There follows more morose synthtwining with non-English vocalizations that move like Gregorian lines but fall like bridge-jumpers weighted down with stones and chains into the minor mires - yes, there's more than one mire in this mine. And my canary died a long time ago. So I think I’ll call it a night.
Okay, I'm not really slamming this album, just disliking it while admiring it, and saying it's stupid to call it the "best" anything. Basically, I resent the music not standing alone, which is why I made a point not to research anything, or read lyrics. That and I'm lazy. And I'm not a Bowie scholar and I'm sure there's plenty around who could school me. Didn't you know, one out of every two readers of Optical Delusions would score 80% or better on the average David Bowie trivia quiz, according to a recent Gallup poll?

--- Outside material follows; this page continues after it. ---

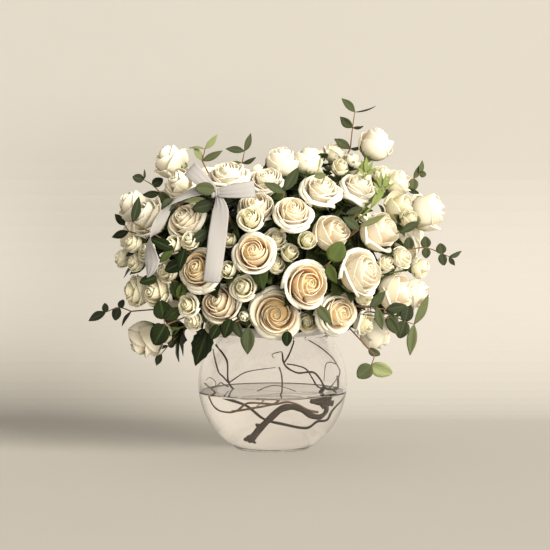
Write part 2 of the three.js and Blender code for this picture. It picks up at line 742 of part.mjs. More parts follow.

Well, that was a lot of words for not much insight. Hope you were as bored reading them as I was writing them for this make-work project I felt compelled to finish. Just to prove I'm not using this album or musician as a scapegoat, I'll also attempt to review “Hunky Dory”. I hated that album at first but am coming to love it. Why do I feel out of my depth? I dunno, what do you do with the man who fell to earth?